Hu told acupuncturists to insert needles as soon as patients arrived, lay them on the table, and later do a reinsertion, the complaint states. One acupuncturist said she could be tending to two or three clients at once and said seeing someone every 15 minutes was not uncommon.
That acupuncturist quit when she found out the company was billing an extra 30 minutes for all of her patients. She also told investigators that Hu told her to falsify medical records to make it seem like patients were making progress to satisfy insurance companies. A second employee backed up that claim, stating Hu had asked her to change patient records to accommodate insurance company inquiries.
Another acupuncturist said her patients would be on-site for about an hour, but only 20 minutes of that time was actually spent on acupuncture; the rest was cupping or Tui-Na, services that are not covered by Medicaid.
One acupuncturist said Hu’s motivation was for the “insurance to keep rolling” and said Hu told staff to “only do light needle work so that the patient would feel a bit better and then want to come back.”
Chinese Acupuncture and Herb Center also continued to bill patients after they stopped scheduling appointments. In one case, investigators found a patient who had received acupuncture for “no more than 1 month,” yet the company continued to bill using her patient number for the next four years, ripping off $14,000 from insurers over that time.
‘Do what the interpreters want’
The MCFU’s investigation also overturned a scheme misrepresenting interpreter services for non-English-speaking patients.

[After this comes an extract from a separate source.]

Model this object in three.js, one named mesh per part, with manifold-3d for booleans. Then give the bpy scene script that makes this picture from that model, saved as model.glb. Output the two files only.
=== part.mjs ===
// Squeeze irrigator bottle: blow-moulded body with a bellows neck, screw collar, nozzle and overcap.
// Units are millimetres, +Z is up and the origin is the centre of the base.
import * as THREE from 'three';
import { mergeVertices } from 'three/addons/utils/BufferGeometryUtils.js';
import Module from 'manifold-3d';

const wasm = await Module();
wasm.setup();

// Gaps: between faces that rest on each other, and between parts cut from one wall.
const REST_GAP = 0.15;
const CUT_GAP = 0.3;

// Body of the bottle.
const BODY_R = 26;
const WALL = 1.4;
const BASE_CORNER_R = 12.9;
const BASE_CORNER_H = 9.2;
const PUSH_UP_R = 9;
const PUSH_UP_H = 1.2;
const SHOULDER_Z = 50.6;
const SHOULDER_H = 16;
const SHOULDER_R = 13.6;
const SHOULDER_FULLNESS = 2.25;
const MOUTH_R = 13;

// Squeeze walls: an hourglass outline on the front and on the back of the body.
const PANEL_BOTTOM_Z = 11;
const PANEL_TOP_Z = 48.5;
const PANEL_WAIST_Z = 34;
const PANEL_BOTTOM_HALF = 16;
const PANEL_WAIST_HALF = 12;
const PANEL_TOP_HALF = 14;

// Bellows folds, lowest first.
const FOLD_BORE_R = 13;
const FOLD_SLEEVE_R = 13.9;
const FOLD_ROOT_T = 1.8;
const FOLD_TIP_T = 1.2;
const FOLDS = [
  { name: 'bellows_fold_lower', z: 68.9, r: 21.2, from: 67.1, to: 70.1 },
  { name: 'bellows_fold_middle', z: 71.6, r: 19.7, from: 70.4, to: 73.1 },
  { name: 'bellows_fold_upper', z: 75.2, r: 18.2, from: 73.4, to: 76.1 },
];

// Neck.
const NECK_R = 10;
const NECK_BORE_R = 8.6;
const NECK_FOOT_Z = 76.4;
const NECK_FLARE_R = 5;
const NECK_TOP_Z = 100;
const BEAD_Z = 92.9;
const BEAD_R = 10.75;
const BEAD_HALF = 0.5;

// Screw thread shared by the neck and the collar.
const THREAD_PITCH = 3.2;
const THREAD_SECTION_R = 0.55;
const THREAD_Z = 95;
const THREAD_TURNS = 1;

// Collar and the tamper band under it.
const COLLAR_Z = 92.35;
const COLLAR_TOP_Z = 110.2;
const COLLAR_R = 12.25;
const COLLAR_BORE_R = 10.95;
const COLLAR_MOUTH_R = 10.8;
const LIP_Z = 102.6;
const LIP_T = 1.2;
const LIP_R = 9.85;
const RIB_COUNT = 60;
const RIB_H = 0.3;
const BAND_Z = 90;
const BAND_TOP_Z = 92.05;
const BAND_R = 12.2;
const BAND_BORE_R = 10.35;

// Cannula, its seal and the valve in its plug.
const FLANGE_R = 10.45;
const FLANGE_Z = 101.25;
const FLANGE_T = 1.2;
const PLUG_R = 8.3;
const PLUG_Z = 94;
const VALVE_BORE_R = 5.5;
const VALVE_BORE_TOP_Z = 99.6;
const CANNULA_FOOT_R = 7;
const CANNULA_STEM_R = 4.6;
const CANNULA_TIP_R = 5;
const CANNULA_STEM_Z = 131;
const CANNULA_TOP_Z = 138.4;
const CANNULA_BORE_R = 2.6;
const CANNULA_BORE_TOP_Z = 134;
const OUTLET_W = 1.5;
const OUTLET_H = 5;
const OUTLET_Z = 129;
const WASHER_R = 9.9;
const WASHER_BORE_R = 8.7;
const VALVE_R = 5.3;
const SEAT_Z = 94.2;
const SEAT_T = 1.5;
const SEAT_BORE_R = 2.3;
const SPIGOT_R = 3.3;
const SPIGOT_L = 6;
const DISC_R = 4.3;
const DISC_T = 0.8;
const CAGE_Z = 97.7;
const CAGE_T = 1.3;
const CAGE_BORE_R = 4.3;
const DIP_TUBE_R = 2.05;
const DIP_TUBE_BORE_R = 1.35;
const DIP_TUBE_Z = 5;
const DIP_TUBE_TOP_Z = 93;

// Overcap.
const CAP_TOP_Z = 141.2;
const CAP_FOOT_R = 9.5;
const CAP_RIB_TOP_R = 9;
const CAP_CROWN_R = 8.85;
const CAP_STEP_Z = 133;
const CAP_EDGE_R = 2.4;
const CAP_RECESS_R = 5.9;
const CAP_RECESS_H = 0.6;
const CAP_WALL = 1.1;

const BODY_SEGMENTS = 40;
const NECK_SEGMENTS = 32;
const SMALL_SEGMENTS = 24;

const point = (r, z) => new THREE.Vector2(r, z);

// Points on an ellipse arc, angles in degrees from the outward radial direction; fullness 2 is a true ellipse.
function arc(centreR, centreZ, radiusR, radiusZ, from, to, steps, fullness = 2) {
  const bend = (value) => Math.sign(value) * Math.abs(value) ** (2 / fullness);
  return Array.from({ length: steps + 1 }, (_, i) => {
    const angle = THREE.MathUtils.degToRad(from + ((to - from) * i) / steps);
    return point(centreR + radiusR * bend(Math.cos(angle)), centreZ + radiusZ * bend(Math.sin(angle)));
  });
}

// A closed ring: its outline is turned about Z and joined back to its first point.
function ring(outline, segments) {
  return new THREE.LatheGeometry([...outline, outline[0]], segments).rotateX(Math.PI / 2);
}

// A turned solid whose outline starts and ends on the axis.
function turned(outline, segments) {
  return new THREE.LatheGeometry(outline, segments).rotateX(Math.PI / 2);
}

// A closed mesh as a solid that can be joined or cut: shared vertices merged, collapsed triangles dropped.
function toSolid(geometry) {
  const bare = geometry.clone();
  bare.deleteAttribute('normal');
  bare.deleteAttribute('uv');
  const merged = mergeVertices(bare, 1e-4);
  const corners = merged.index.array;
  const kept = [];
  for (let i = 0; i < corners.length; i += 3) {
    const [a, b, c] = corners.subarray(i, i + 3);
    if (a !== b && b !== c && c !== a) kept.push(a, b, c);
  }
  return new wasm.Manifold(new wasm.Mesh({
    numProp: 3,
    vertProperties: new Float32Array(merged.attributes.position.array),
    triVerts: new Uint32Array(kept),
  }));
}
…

The complaint states that starting in 2015, Hu drummed up business from clients in Faribault who did not speak English. They would typically frequent Chinese Acupuncture and Herb Center’s locations in Edina and Burnsville.

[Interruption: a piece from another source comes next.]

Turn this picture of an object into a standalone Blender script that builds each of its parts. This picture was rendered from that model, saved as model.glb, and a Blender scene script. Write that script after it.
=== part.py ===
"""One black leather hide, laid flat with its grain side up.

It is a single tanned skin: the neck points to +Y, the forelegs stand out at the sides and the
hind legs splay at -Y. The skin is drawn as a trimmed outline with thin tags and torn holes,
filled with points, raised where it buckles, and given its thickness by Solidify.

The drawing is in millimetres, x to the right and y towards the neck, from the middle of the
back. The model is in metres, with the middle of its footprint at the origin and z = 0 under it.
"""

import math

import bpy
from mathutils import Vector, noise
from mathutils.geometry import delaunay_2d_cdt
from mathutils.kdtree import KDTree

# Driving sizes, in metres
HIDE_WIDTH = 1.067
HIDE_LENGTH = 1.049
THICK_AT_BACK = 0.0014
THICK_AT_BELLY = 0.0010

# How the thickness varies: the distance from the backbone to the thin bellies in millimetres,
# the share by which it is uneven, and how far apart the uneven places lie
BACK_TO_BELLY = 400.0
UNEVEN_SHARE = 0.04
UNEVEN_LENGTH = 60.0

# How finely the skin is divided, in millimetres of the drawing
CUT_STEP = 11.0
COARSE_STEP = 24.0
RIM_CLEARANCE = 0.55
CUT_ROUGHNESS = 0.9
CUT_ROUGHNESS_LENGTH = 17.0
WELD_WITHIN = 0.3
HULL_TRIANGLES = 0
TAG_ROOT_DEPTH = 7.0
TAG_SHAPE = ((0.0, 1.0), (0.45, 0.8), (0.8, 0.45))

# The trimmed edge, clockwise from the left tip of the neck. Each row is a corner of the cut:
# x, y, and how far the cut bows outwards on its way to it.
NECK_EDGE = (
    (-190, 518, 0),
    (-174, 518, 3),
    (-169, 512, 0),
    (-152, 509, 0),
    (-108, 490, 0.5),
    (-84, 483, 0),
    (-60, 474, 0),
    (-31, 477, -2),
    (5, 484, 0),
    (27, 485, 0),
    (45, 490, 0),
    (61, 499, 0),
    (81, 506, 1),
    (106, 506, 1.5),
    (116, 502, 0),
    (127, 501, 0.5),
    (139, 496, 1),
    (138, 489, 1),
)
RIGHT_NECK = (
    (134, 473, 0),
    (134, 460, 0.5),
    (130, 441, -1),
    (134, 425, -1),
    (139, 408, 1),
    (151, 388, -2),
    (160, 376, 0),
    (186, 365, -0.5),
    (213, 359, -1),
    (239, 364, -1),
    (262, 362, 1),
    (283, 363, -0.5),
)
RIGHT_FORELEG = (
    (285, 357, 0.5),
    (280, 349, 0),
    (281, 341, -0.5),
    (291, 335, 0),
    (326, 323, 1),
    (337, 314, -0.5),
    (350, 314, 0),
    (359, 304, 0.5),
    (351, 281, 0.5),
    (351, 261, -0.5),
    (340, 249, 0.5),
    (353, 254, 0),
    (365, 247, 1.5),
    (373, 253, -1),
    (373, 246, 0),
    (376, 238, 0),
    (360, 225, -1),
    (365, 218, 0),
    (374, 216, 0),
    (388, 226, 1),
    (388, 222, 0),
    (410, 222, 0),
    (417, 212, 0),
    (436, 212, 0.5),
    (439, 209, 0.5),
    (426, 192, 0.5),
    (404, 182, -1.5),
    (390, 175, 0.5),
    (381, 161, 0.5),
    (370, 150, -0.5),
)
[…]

Medicaid does pay for interpreter services during medical appointments when the patient and practitioner do not speak the same language. Interpreters fill out logs for the services provided during medical appointments, and the care provider verifies the logs.
However, the complaint says an analysis of interpreter logs and patient appointments showed Hu’s business billed for interpreter services when no acupuncture appointment took place.

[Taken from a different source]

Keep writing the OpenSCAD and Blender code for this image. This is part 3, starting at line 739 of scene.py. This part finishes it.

Based on acupuncturists’ accounts, Hu was fully aware of the fraud carried out through the interpreter logs, telling one employee to “just do whatever the interpreters want.”
The charging document states Hu would have her employees change appointment times in the schedule to match up with interpreter logs or sign off on interpreter logs for appointments that did not happen. In some instances, Hu or the interpreters would ask acupuncturists to sign blank logs. When one employee asked why she needed to sign the document, Hu said, “You don’t need to know.”
Hu would also sign the blank or falsified logs herself, according to the complaint.
At some point during an interview with MCFU investigators, Hu blamed the non-English-speaking clients for her business’s troubles, stating it had “a good reputation” before seeing them.
Frozen accounts
Investigators found that during the charging period, more than $2 million were transferred from Chinese Acupuncture and Herb Center to Hu’s personal bank accounts, including the proceeds of her company’s “fraudulent enterprise” — a total of $1,750,798.31. Out of those stolen funds, $62,337 came from fraudulent interpreter logs; the rest came from overbilling for acupuncture services.
On Thursday, a judge granted Assistant Attorney General Nicholas Wanka’s request to freeze Hu’s personal checking and savings accounts, as well as four bank accounts associated with Chinese Acupuncture and Herb Center, citing the “large amount of loss” and to prevent Hu from spending the stolen money while the case is pending.
Hu was charged via summons, and Hennepin County jail records indicate she has not been taken into custody. Her first court date has not been set.